Autre sujet largement évoqué, la crise sanitaire. « Malheureusement, nous allons passer l’Aïd sous le confinement », regrette Mohand Oussaid Belaïd qui explique que la reconduction des mesures de prévention pour 15 jours supplémentaires a été décidée suite aux comportements constatés dès l’allègement du dispositif au début du ramadan.
« Ce qu’on voit dans la rue n’est pas rassurant »
« C’est la responsabilité des citoyens. On était sur le point de sortir de la crise, mais la forte affluence des gens a amené les autorités à reconsidérer leur décision. Ce qu’on voit dans la rue n’est pas rassurant », dit-il.
Néanmoins, en termes de statistiques, la situation est maîtrisée avec « moins de 200 cas détectés quotidiennement » et la baisse constante du nombre de décès.
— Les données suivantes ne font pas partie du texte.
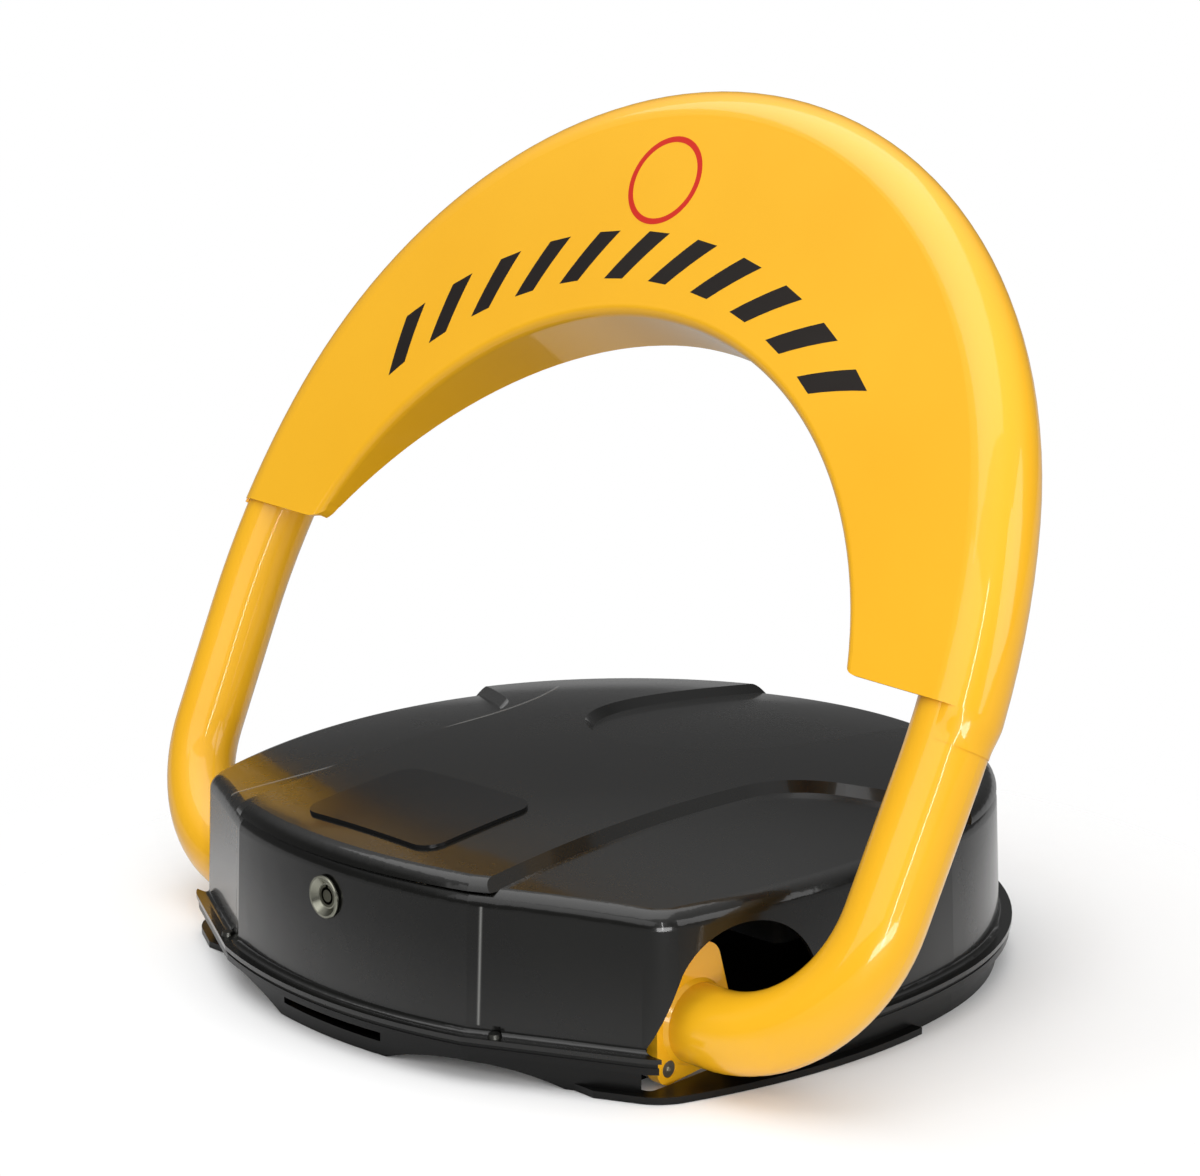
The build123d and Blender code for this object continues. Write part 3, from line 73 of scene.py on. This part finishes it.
middle = (0.0, 0.0, 0.15)
softbox("lamp_over", (-0.3, -0.3, 2.4), middle, (3.0, 2.6), 39.0)
softbox("lamp_front", (0.5, -2.7, 1.8), middle, (3.0, 1.5), 18.0)
softbox("lamp_side", (2.1, 0.5, 1.0), middle, (1.2, 1.2), 11.0)
softbox("lamp_low", (1.4, -0.9, 0.15), (-0.1, 0.0, 0.3), (0.9, 0.2), 6.0)
softbox("lamp_strip", (1.75, -1.25, 0.9), middle, (0.07, 1.6), 7.0)


class Wire:
    """Output socket of a shader node that can be written in sums; a number stands for itself."""

    def __init__(self, tree, socket):
        self.tree = tree
        self.socket = socket

    def math(self, operation, *terms):
        return add_node(self.tree, "ShaderNodeMath", {"operation": operation}, dict(enumerate(terms)))

    def __add__(self, other):
        return self.math("ADD", self, other)

    def __sub__(self, other):
        return self.math("SUBTRACT", self, other)

    def __rsub__(self, other):
        return self.math("SUBTRACT", other, self)

    def __mul__(self, other):
        return self.math("MULTIPLY", self, other)

    __radd__ = __add__
    __rmul__ = __mul__


def add_node(tree, kind, settings=(), inputs=(), output=0):
    """New node: its settings first, then the values or wires of its sockets; gives its output."""
    node = tree.nodes.new(kind)
    for name, value in dict(settings).items():
        if name == "stops":
            ramp = node.color_ramp.elements
            for spot, (position, colour) in enumerate(value):
                element = ramp[spot] if spot < 2 else ramp.new(position)
                element.position = position
                element.color = colour
        else:
            setattr(node, name, value)
    for name, value in dict(inputs).items():
        if isinstance(value, Wire):
            tree.links.new(value.socket, node.inputs[name])
        else:
            node.inputs[name].default_value = value
    return Wire(tree, node.outputs[output])


def mix_colour(tree, factor, first, second):
    """Colour between two colours or wires."""
    sockets = {0: factor, 6: first, 7: second}
    return add_node(tree, "ShaderNodeMix", {"data_type": "RGBA"}, sockets, output=2)


# The room is white to the camera. Every other ray meets a dim wall under a bright ceiling,
# so that the dark coats stay dark.
studio = bpy.data.worlds.new("studio")
studio.use_nodes = True
bpy.context.scene.world = studio
studio_tree = studio.node_tree
ray_direction = add_node(studio_tree, "ShaderNodeTexCoord")
ray_height = add_node(studio_tree, "ShaderNodeSeparateXYZ", (), {0: ray_direction}, output=2)
sky_levels = ((0.0, 0.46), (0.04, 0.10), (0.40, 0.14), (0.70, 0.55), (1.0, 0.95))
sky_stops = {"stops": [(height, (level, level, level, 1)) for height, level in sky_levels]}
sky_tone = add_node(studio_tree, "ShaderNodeValToRGB", sky_stops, {0: ray_height})
camera_ray = add_node(studio_tree, "ShaderNodeLightPath")
sky_colour = mix_colour(studio_tree, camera_ray, sky_tone, (1, 1, 1, 1))
studio_tree.links.new(sky_colour.socket, studio_tree.nodes["Background"].inputs["Color"])


# ---------------------------------------------------------------- floor
# Smooth pale paving that the base stands on, with a faint mottle in its tone. It thins out
# round the lock until only the white room is left.
def new_piece(name, mesh_maker, material, body=None):
    """Object at the origin from a filled bmesh, with its material."""
    mesh = bpy.data.meshes.new(name)
    shape = bmesh.new()
    mesh_maker(shape)
    shape.to_mesh(mesh)
    shape.free()
    piece = bpy.data.objects.new(name, mesh)
    bpy.context.collection.objects.link(piece)
    mesh.materials.append(material)
    if body:
        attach(piece, body)
    return piece


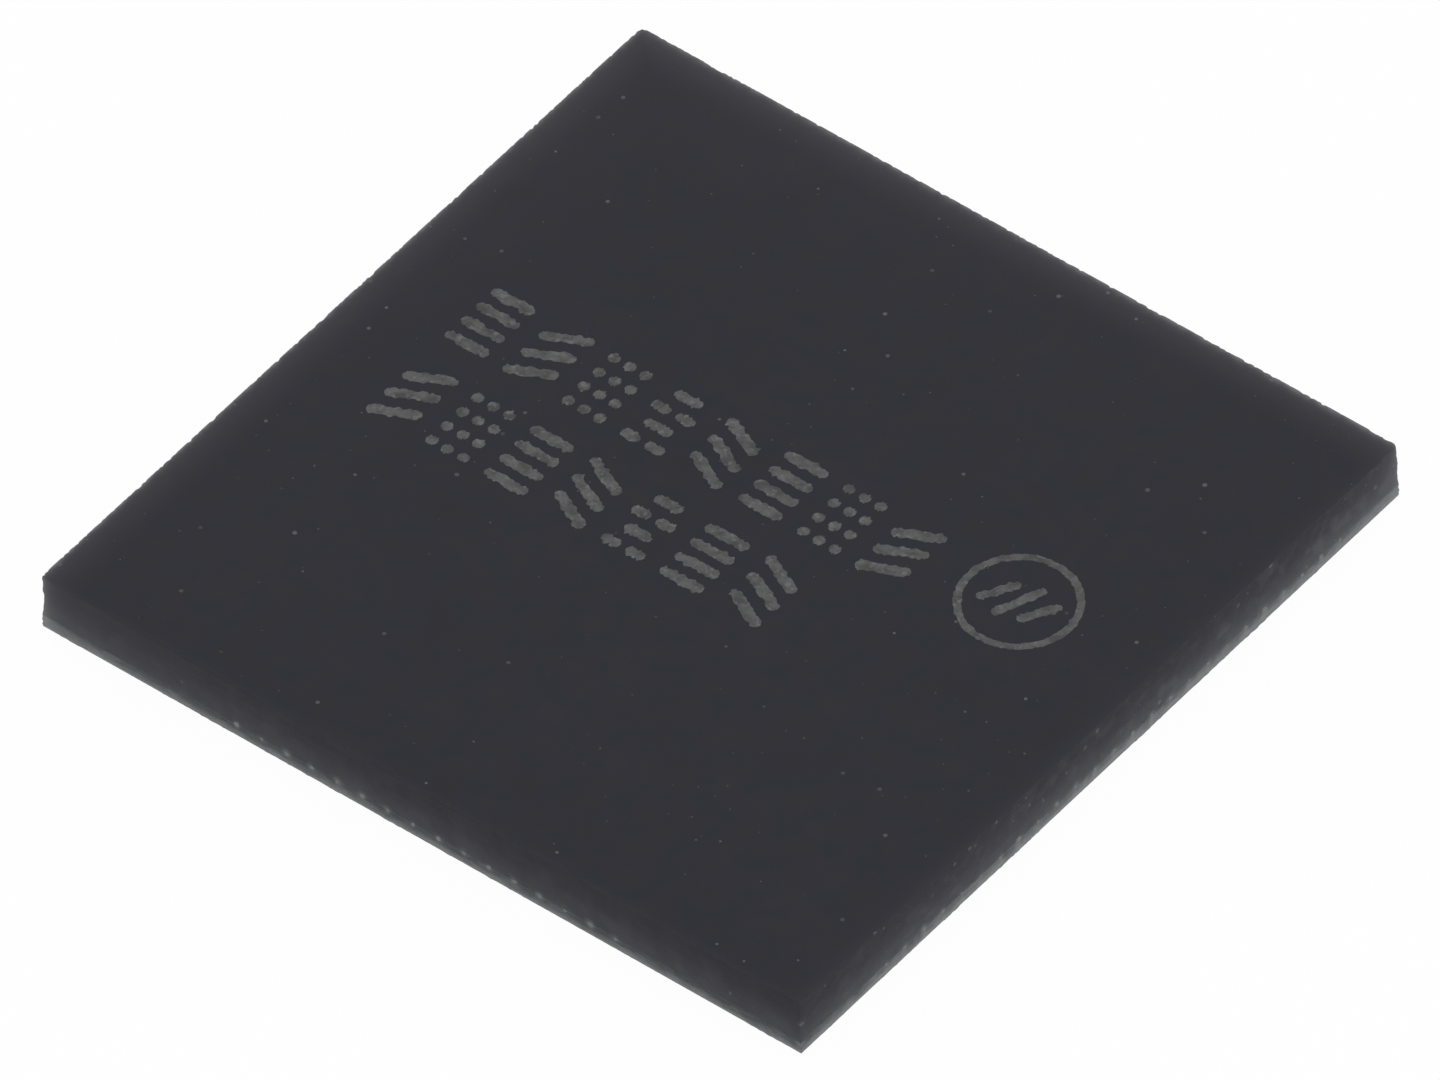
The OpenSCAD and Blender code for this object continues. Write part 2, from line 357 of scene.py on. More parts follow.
class Finish(Nodes):
    """Nodes of one material. Patterns read Object coordinates in millimetres."""

    def __init__(self, name):
        self.material = bpy.data.materials.new(name)
        self.material.use_nodes = True
        super().__init__(self.material.node_tree)
        place = self.add("ShaderNodeTexCoord").outputs["Object"]
        self.place = self.add("ShaderNodeMapping", Vector=place, Scale=(1 / MM,) * 3).outputs[0]

    def stretched(self, scale):
        """The place in millimetres, times a scale along each axis."""
        return self.add("ShaderNodeMapping", Vector=self.place, Scale=scale).outputs[0]

    def axes(self):
        """X, Y and Z of the place in millimetres."""
        return self.add("ShaderNodeSeparateXYZ", Vector=self.place).outputs

    def noise(self, scale, detail=2.0, roughness=0.5, stretch=None):
        """Soft noise about one half, with scale waves in a millimetre, drawn out where stretched."""
        vector = self.stretched(stretch) if stretch else self.place
        node = self.add("ShaderNodeTexNoise", Vector=vector, Scale=scale, Detail=detail, Roughness=roughness)
        return node.outputs["Fac"]

    def times(self, first, *others):
        """Product of all the values."""
        for other in others:
            first = self.math("MULTIPLY", first, other)
        return first

    def spread(self, value, low, high, to_low=0.0, to_high=1.0):
        """Value from low to high, spread over the range from to_low to to_high and clamped."""
        limits = {"From_Min": low, "From_Max": high, "To_Min": to_low, "To_Max": to_high}
        return self.add("ShaderNodeMapRange", Value=value, **limits).outputs[0]

    def ranged(self, pattern, to_low, to_high):
        """The middle range of a noise, spread from to_low to to_high."""
        return self.spread(pattern, 0.3, 0.7, to_low, to_high)

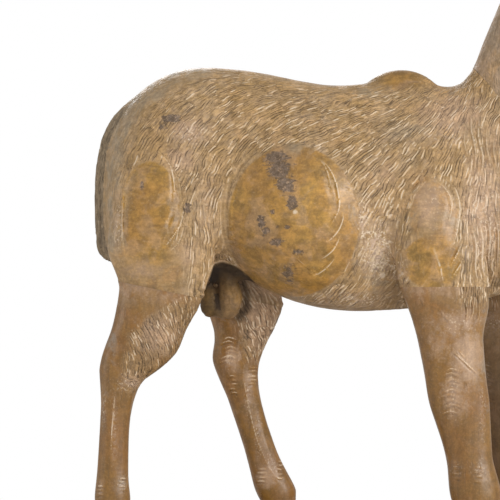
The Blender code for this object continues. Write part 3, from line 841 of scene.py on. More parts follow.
def along_direction(tree, local, name):
    """How far a place lies along a direction that the mesh carries."""
    direction = add_node(tree, "ShaderNodeAttribute", attribute_name=name).outputs["Vector"]
    return vector_calc(tree, "DOT_PRODUCT", local, direction)


def from_cell_middle(tree, value):
    return calc(tree, "ABSOLUTE", minus(tree, calc(tree, "FRACT", value), 0.5))


def coat_nodes(tree, given):
    """Rows of rounded strokes, a thin line and a shade for each, and fibres along them."""
    place = object_place(tree)
    sway = add_node(tree, "ShaderNodeTexNoise", {"Vector": place, "Scale": SWAY_SCALE, "Detail": 1.0})
    swayed = vector_calc(tree, "MULTIPLY_ADD", sway.outputs["Color"], (SWAY, SWAY, SWAY), place)
    patch = add_node(tree, "ShaderNodeTexVoronoi", {"Vector": swayed, "Scale": PATCH_SCALE}).outputs
    local = vector_calc(tree, "SUBTRACT", swayed, patch["Position"])
    height = add_node(tree, "ShaderNodeSeparateXYZ", {0: patch["Position"]}).outputs["Z"]
    u = along_direction(tree, local, "along_coat")
    u = times(tree, u, ramp(tree, height, 0.36, 0.50, 0.95, 1.20))
    v = along_direction(tree, local, "across_coat")
    v = times(tree, v, ramp(tree, height, 0.36, 0.50, 0.90, 1.30))

    chance = add_node(tree, "ShaderNodeSeparateColor", {"Color": patch["Color"]}).outputs
    stroke_v = plus(tree, calc(tree, "DIVIDE", v, given["Width"]), times(tree, chance[1], SCATTER))
    row = calc(tree, "FLOOR", stroke_v)
    row_shift = times(tree, white_noise(tree, "1D", {"W": row}), ROW_SCATTER)
    shift = plus(tree, times(tree, chance[0], SCATTER), row_shift)
    stroke_u = plus(tree, calc(tree, "DIVIDE", u, given["Length"]), shift)
    cell = combined(tree, calc(tree, "FLOOR", stroke_u), row)

    from_middle = from_cell_middle(tree, stroke_v)
    taper = ramp(tree, from_cell_middle(tree, stroke_u), 0.30, 0.50, 1.0, 0.0)
    inputs = {"Vector": combined(tree, times(tree, u, 75.0), times(tree, v, 560.0))}
    inputs.update({"Scale": 1.0, "Detail": 2.0, "Roughness": 0.6})
    fibre = add_node(tree, "ShaderNodeTexNoise", inputs, noise_dimensions="2D").outputs["Fac"]
    groove = times(tree, ramp(tree, from_middle, 0.24, 0.50), ramp(tree, fibre, 0.34, 0.58, 1.0, 0.25))
    ends = times(tree, minus(tree, 1.0, taper), 0.3)
    return {
        "Height": minus(tree, 1.0, calc(tree, "MAXIMUM", groove, ends)),
        "Line": times(tree, ramp(tree, from_middle, 0.04, 0.24, 1.0, 0.0), taper),
        "Shade": white_noise(tree, "2D", {"Vector": cell}),
        "Fibre": fibre,
    }


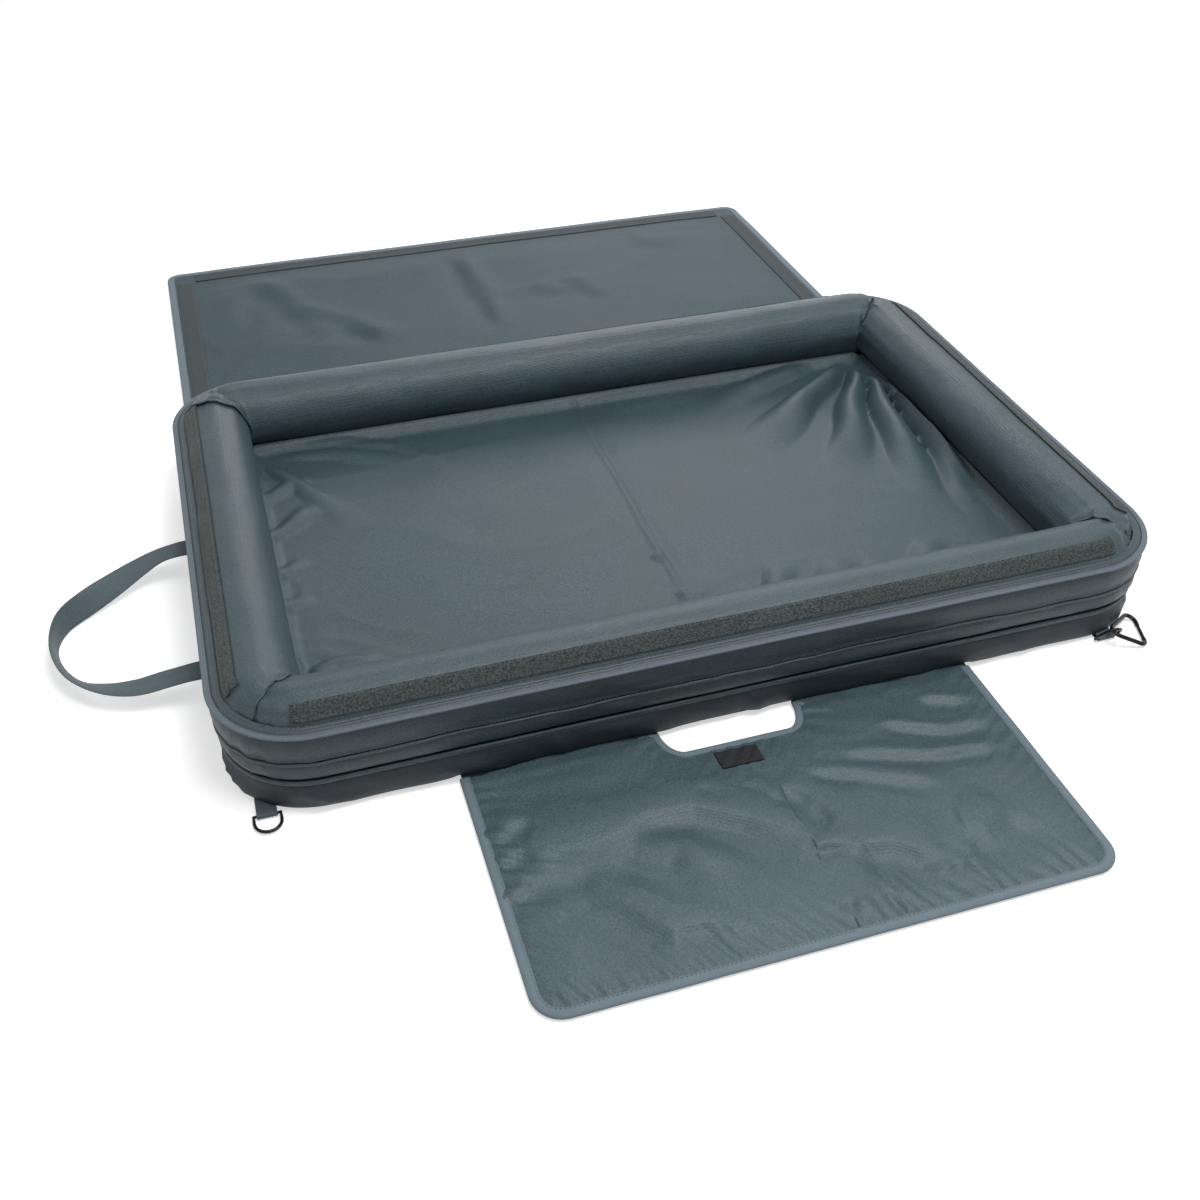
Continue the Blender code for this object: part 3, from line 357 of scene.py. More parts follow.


# Ribbed webbing or binding tape: the ribs run across it, by the piece's own run and across values, with
# painted shade in the grooves and painted highlight on the rib tops
def tapeMaterial(name, colour, rib=0.0016, strength=0.5, rough=0.62, mottle=0.10, width=0.016):
    made, nodes, links, shader, place = shadedMaterial(name, Roughness=rough)
    shader.inputs["Sheen Weight"].default_value = 0.08
    shader.inputs["Sheen Roughness"].default_value = 0.4
    run = addNode(nodes, "ShaderNodeAttribute", attribute_name="run").outputs["Fac"]
    across = addNode(nodes, "ShaderNodeAttribute", attribute_name="across").outputs["Fac"]
    slant = addNode(nodes, "ShaderNodeCombineXYZ")
    zigzag = maths(nodes, links, "PINGPONG", across, width / 4)
    links.new(maths(nodes, links, "ADD", run, maths(nodes, links, "MULTIPLY", zigzag, 0.55)), slant.inputs[0])
    links.new(across, slant.inputs[1])
    ribs = bands(nodes, links, slant.outputs[0], "X", rib)
    cords = bands(nodes, links, slant.outputs[0], "Y", rib * 0.8)

    cloud = noiseAt(nodes, links, place, Scale=22.0, Detail=3.0)
    tint = mixed(nodes, links, cloud, toned(colour, 1 - mottle), toned(colour, 1 + mottle))
    # Painted shade and highlight: the tint goes from 0.80 in the grooves between ribs to 1.15 on their tops
    ribShadeAndHighlight = ranged(nodes, links, ribs, 0.80, 1.15)
    links.new(mixed(nodes, links, 1.0, tint, ribShadeAndHighlight, "MULTIPLY"), shader.inputs["Base Color"])
    height = maths(nodes, links, "ADD", ribs, maths(nodes, links, "MULTIPLY", cords, 0.5))
    links.new(bumped(nodes, links, height, strength, 0.0004), shader.inputs["Normal"])
    return made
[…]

De plus, « nous avons tous les moyens à tous les niveaux. Nous disposons de 26 centres de dépistage opérationnels, au moment où certains pays n’en ont qu’un seul. L’Algérie est première au Maghreb et deuxième en Afrique en termes de capacités de dépistage. Il y a moins de 20 malades actuellement en réanimation alors que l’État s’est préparé pour prendre en charge jusqu’à 6 000. Dans le monde, la tendance est à la baisse, en Algérie aussi ».
Concernant les opérations de solidarité, 22 000 tonnes de produits alimentaires, de produits d’hygiène et d’équipements médicaux ont été distribués sur 700 000 familles, dont 74% résident dans des « zones d’ombre », révèle M. Belaid qui égrène d’autres chiffres en lien avec le sujet : 3 milliards de dinars et 1,9 million de dollars ont été collectés au titre de l’opération de solidarité « Covid-19 », 300 000 citoyens se sont inscrits pour bénéficier de l’aide de 10 000 DA instituée pour les familles dont le revenu est impacté par la crise sanitaire et 1.2 million de familles ont bénéficié du même montant au titre de l’opération « couffin de ramadan ».
Sans s’étaler, le ministre-conseiller a évoqué d’autres questions de l’actualité comme la récupération des biens détournés qui se fera « lorsque les accusés seront condamnés définitivement ». « La loi de finances complémentaire a été élaborée sur la base d’un baril de pétrole à 30 dollars » et « il n’est pas difficile de deviner le pays auquel sont destinés les propos du président de la République sur la question mémorielle », allusion à la France, a-t-il dit.